The statue of an American anti-slavery activist received a last-minute anonymous objection, but it will commence three years after the proposal was made.
A statue of Frederick Douglass planned for Belfast city centre, a prominent black American who was an anti-slavery activist and abolitionist during the 1800s, is to go ahead after receiving approval from Belfast City Council.
A late anonymous objection was made to the Council regarding the statue, which raised a number of issues. These issues have since been corrected, and the statue will be erected.
Who was Frederick Douglass? – prominent abolitionist
Frederick Douglass was born in February 1817 or 1818 and was a former slave before escaping from Maryland. He later became a national leader of the abolitionist movement in Massachusetts and New York.
Douglass penned a number of autobiographies during his lifetime, the most famous of which was his first – Narrative of the Life of Frederick Douglass, an American Slave. He wrote a number of books and speeches despite his lack of formal education.
Douglass also wrote The North Star, an abolitionist newsletter, and was an active supporter of women’s rights, including a woman’s right to vote.
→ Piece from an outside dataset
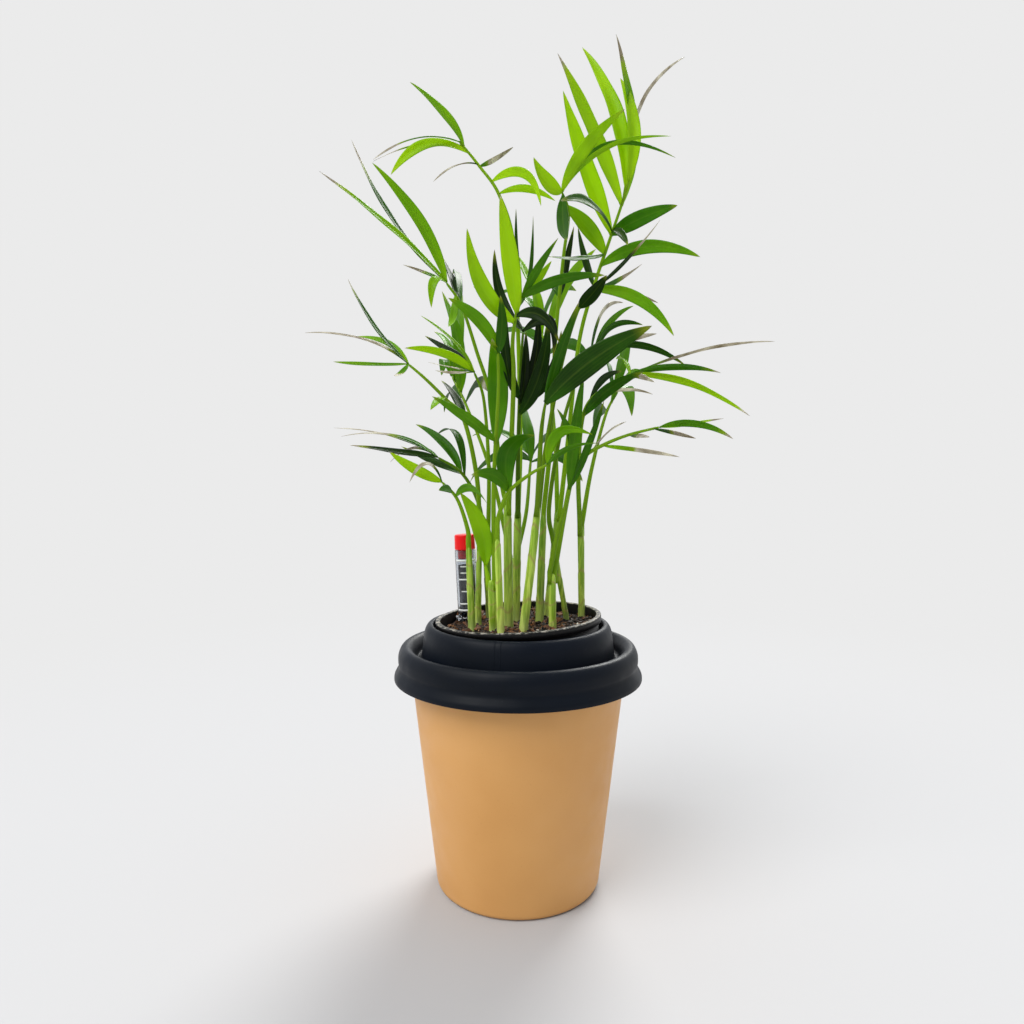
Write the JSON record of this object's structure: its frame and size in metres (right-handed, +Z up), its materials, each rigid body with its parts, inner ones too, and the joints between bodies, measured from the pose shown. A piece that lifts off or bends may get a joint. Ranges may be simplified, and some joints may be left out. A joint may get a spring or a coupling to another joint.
{
  "type": "potted parlour palm in self-watering cup planter",
  "caption": "Young parlour palm in a slim grow pot held by a coffee-cup-shaped self-watering planter with a lid and a float gauge.",
  "frame": {"origin": "centre of the cup's underside, on the surface it stands on", "axes": "+Z up along the cup's axis; the front of the planter faces -Y; +X to the right seen from the front"},
  "size_m": [0.194, 0.151, 0.3626],
  "materials": {
    "kraft_plastic": "kraft-brown satin plastic",
    "black_plastic": "blue-black satin plastic",
    "pot_plastic": "thin black plastic with a scuffed rim",
    "potting_mix": null,
    "clear_plastic": "clear gloss plastic",
    "red_plastic": "red gloss plastic",
    "float_foam": "dark plunger on a foam float",
    "stem": null,
    "leaf": null
  },
  "bodies": {
    "planter": {"cup": "kraft_plastic", "lid": "black_plastic", "grow_pot": "pot_plastic", "potting_mix": "potting_mix", "gauge_tube": "clear_plastic", "gauge_cap": "red_plastic", "stem_01": "stem", "stem_02": "stem", "stem_03": "stem", "stem_04": "stem", "stem_05": "stem", "stem_06": "stem", "stem_07": "stem", "stem_08": "stem", "stem_09": "stem", "stem_10": "stem", "stem_11": "stem", "stem_12": "stem", "stem_13": "stem", "stem_14": "stem", "frond_low_left_front": "leaf", "frond_low_left_back": "leaf", "frond_mid_left": "leaf", "frond_left_short": "leaf", "frond_upper_left": "leaf", "frond_front_left": "leaf", "frond_young_blade": "leaf", "frond_front_upright": "leaf", "frond_top_left": "leaf", "frond_centre": "leaf", "frond_top_centre": "leaf", "frond_crown": "leaf", "frond_right_upper": "leaf", "frond_broad_right": "leaf", "frond_mid_right_low": "leaf", "frond_mid_right_high": "leaf", "frond_low_right": "leaf", "frond_low_bifid": "leaf", "frond_front_low_right": "leaf", "frond_back_high": "leaf", "frond_back_left": "leaf", "frond_back_right": "leaf", "frond_back_low": "leaf"},
    "float": {"gauge_float": "float_foam"}
  },
  "joints": [
    {"name": "float_rise", "type": "slide", "parent": "planter", "child": "float", "axis": [-0.0491, 0, 0.9988], "range_m": [0, 0.014]}
  ]
}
Frederick Douglass and Belfast – links to the city
During his career, Douglass also visited Ireland when the country was heading towards the Great Famine in the 1840s. He met with Irish nationalist leader Daniel O’Connell.
Douglass visited the city of Belfast in 1845 at the invitation of the Belfast Anti-Slavery Society and again in 1846. It is believed that Douglass provided 11 lectures during his four weeks in Belfast in 1845.
One of his speeches was made in the Rosemary Street Presbyterian Church, which is close to the location where the statue is now to be erected.
Where will the statue be? – a new landmark for the city
The statue of Frederick Douglass is intended to be placed on an existing planter in Lombard Street, Belfast city centre.
The original proposal was brought by Sinn Féin, and the sculpture will measure 2.43 m (8 ft) in height and will be cast in bronze. It will be a dark brown colour.
Lombard Street is a largely pedestrian side street, and the statue will closely face Caffe Nero and stand between the Monico Bars pub and the aforementioned Rosemary Street Presbyterian Church.
The project is funded by the Belfast City Council and the Department for Communities.
In September 2022, Communities Minister Deirdre Hargey spoke about the sculpture, “The statue will be a lasting tribute to this prolific slavery abolitionist and in doing so will serve as an inspiration”.
While an installation date is still to be confirmed, it is anticipated the statue will be erected in Belfast city centre by the summer.